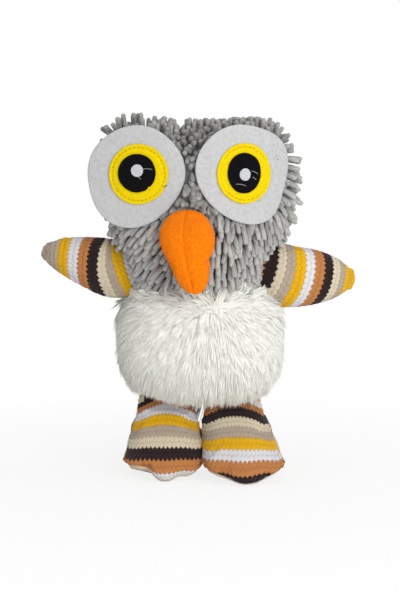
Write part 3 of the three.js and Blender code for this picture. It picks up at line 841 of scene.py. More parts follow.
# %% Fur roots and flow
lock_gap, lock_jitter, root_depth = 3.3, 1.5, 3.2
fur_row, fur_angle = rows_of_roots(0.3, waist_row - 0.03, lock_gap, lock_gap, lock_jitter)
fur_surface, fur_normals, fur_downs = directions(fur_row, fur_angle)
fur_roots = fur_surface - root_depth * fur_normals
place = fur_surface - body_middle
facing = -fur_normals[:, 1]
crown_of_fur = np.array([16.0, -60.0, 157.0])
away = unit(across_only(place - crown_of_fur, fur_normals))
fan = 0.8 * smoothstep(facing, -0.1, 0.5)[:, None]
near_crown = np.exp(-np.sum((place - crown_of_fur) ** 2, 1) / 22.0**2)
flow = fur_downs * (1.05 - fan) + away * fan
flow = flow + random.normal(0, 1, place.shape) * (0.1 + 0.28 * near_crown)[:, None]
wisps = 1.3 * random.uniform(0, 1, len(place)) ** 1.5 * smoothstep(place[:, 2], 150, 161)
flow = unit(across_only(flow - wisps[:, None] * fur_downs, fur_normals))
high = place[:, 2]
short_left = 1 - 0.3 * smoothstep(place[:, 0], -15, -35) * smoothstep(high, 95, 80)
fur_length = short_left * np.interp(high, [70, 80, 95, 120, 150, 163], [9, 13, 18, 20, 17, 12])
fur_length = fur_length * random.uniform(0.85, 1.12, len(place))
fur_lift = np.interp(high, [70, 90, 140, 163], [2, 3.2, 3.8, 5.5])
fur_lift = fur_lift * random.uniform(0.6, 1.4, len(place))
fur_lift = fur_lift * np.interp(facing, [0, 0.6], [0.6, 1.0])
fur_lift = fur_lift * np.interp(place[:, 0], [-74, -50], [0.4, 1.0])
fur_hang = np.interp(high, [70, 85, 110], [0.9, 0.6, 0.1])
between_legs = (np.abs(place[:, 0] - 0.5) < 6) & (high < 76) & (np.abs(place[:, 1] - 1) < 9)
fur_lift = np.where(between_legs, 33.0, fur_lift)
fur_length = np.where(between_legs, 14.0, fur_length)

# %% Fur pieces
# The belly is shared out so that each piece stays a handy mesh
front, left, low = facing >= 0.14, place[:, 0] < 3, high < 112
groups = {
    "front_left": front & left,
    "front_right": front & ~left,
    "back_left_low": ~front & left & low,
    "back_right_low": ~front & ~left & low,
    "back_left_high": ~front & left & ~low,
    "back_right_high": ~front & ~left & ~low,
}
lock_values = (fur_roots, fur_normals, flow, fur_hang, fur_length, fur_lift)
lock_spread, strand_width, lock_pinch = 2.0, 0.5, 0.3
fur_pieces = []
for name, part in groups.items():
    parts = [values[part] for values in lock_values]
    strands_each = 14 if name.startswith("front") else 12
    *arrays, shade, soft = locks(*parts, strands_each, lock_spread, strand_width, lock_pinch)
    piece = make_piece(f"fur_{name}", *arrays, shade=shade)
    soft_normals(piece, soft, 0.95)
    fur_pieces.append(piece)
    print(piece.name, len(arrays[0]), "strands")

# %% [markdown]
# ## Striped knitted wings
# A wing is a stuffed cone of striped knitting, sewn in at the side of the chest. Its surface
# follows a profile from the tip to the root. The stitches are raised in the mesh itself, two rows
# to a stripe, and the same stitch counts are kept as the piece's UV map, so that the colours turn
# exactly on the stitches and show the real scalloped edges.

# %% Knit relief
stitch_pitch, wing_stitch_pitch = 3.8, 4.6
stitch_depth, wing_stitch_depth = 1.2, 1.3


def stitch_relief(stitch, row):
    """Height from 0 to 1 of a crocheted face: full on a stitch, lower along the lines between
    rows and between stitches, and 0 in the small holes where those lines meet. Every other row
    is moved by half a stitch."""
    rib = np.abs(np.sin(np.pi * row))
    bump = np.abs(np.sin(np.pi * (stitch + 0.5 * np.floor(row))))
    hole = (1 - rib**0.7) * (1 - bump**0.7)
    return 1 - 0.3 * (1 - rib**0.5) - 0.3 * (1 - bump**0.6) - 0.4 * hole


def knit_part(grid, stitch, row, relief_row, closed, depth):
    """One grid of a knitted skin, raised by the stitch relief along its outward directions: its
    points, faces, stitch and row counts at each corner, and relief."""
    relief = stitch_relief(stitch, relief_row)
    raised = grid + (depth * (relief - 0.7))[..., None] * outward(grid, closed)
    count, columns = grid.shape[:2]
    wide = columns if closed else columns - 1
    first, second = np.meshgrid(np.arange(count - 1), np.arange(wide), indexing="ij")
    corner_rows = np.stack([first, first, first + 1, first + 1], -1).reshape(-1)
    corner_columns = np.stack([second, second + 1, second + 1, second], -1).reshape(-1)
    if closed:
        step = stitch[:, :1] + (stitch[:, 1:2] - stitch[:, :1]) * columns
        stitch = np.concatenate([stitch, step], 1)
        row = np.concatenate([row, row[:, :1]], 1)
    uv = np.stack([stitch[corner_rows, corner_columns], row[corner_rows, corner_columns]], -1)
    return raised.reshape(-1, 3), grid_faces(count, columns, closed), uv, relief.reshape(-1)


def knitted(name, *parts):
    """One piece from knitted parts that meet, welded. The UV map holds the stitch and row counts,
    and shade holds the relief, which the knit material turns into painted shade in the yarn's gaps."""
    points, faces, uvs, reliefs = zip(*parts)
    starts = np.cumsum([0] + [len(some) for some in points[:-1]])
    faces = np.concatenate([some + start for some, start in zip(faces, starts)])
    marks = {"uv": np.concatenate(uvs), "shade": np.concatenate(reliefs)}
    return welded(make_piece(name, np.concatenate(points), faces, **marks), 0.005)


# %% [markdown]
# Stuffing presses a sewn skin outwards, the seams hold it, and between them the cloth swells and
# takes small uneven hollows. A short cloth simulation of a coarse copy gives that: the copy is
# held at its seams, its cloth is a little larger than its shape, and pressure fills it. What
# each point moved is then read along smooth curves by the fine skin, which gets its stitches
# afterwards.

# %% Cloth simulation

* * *

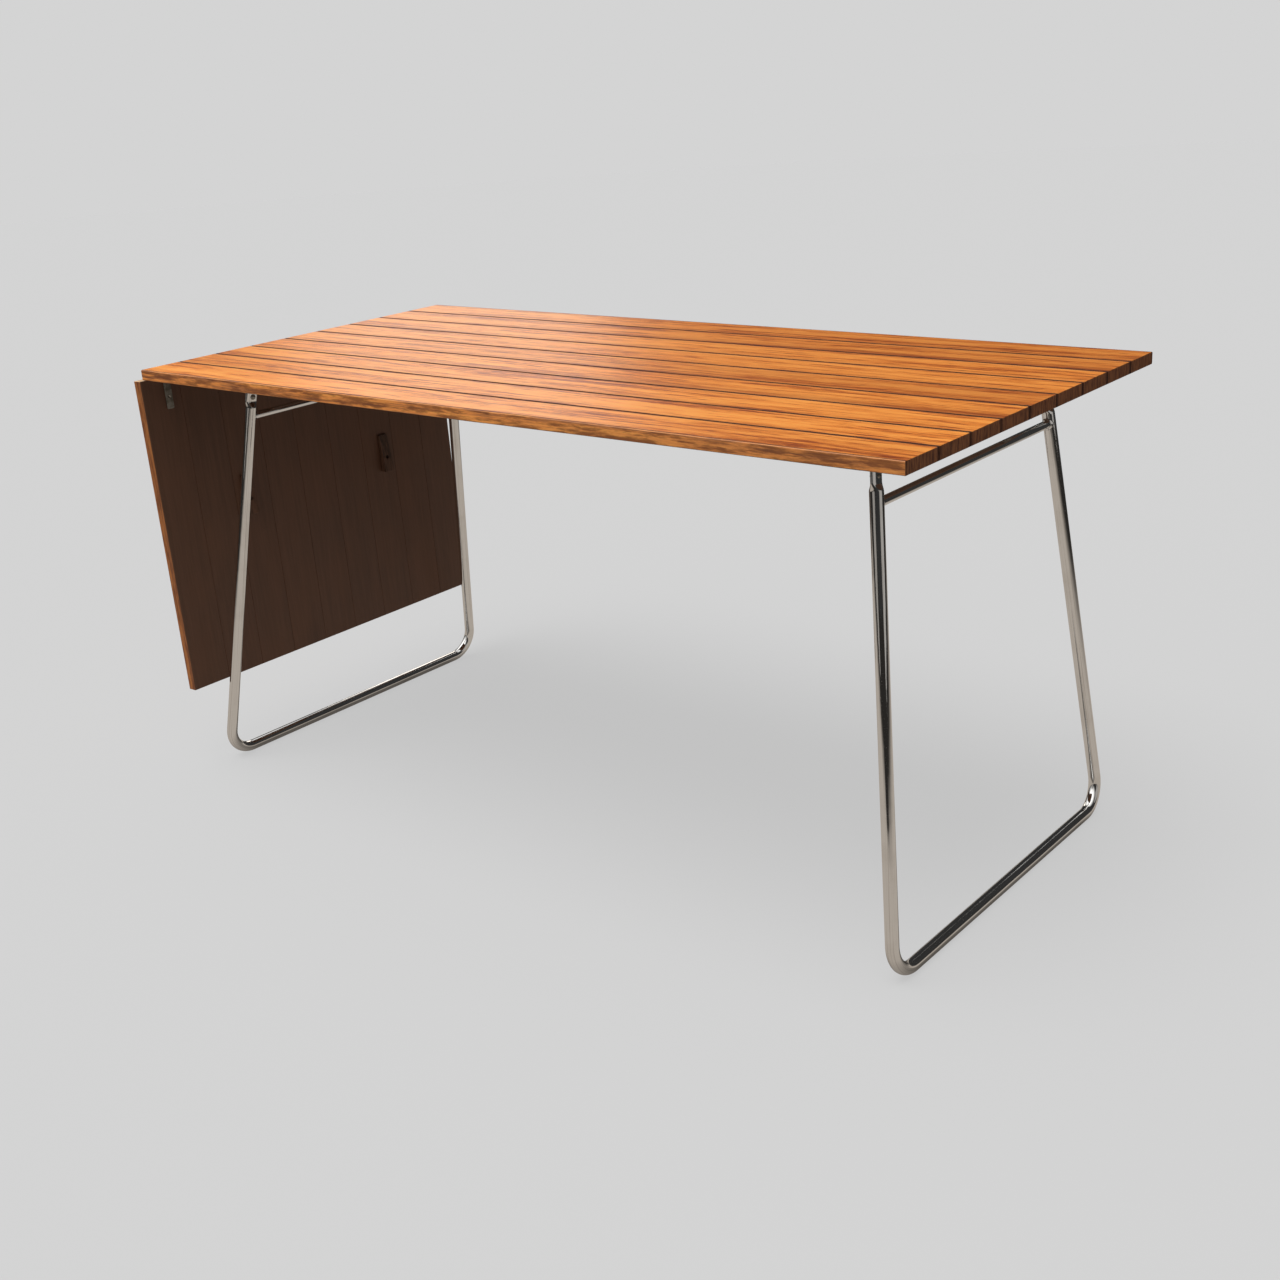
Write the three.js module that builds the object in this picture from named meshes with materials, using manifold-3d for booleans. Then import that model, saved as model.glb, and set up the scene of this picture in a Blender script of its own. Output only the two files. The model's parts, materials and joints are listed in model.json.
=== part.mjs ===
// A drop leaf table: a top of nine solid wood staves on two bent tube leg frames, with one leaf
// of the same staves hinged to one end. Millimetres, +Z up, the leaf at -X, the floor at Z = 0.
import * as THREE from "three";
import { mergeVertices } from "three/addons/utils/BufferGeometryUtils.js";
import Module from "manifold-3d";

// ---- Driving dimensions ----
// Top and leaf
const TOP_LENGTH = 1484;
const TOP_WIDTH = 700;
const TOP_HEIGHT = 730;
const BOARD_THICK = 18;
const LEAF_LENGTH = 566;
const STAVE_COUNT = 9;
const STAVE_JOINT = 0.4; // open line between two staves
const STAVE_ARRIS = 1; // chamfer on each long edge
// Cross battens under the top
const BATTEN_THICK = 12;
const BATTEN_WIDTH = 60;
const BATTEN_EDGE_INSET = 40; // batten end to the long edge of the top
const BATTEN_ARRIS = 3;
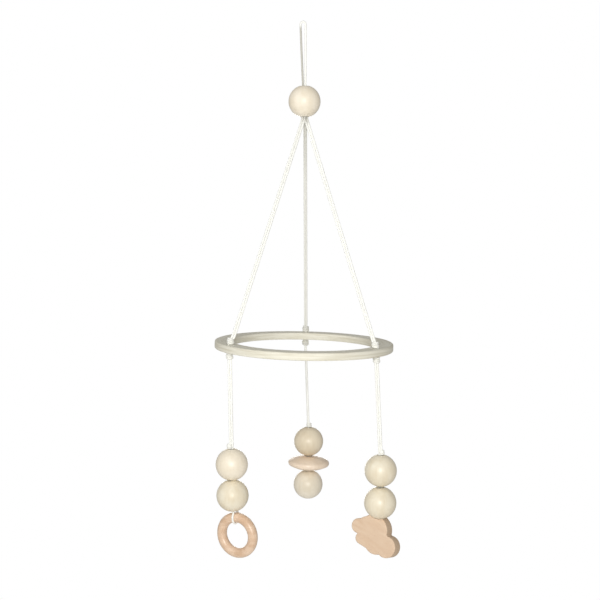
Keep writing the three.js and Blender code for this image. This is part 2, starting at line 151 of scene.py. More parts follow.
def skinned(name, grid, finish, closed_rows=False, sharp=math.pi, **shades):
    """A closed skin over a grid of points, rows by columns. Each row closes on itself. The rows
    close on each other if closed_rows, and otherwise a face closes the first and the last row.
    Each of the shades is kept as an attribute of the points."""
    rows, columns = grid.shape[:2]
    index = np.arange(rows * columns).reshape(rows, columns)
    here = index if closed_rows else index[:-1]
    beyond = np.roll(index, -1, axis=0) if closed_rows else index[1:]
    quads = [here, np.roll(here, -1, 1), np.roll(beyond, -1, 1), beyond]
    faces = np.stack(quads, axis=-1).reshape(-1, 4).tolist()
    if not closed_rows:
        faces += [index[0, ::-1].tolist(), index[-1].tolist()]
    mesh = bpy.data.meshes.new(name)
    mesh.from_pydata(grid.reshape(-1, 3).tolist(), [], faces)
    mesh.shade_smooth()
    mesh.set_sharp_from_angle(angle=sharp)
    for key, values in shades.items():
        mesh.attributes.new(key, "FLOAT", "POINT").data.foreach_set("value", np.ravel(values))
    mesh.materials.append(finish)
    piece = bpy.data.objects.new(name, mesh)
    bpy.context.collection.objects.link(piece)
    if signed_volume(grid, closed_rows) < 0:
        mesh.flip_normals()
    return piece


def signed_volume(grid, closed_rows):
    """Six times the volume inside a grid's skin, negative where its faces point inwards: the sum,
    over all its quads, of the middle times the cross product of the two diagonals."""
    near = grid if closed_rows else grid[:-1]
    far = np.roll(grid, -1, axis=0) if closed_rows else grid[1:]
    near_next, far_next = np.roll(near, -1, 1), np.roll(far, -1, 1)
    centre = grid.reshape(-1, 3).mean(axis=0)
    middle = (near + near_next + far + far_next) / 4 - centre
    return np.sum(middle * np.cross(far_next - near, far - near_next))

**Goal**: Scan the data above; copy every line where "code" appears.

**Solution for this problem**:
Write part 3 of the three.js and Blender code for this picture. It picks up at line 841 of scene.py. More parts follow.
Keep writing the three.js and Blender code for this image. This is part 2, starting at line 151 of scene.py. More parts follow.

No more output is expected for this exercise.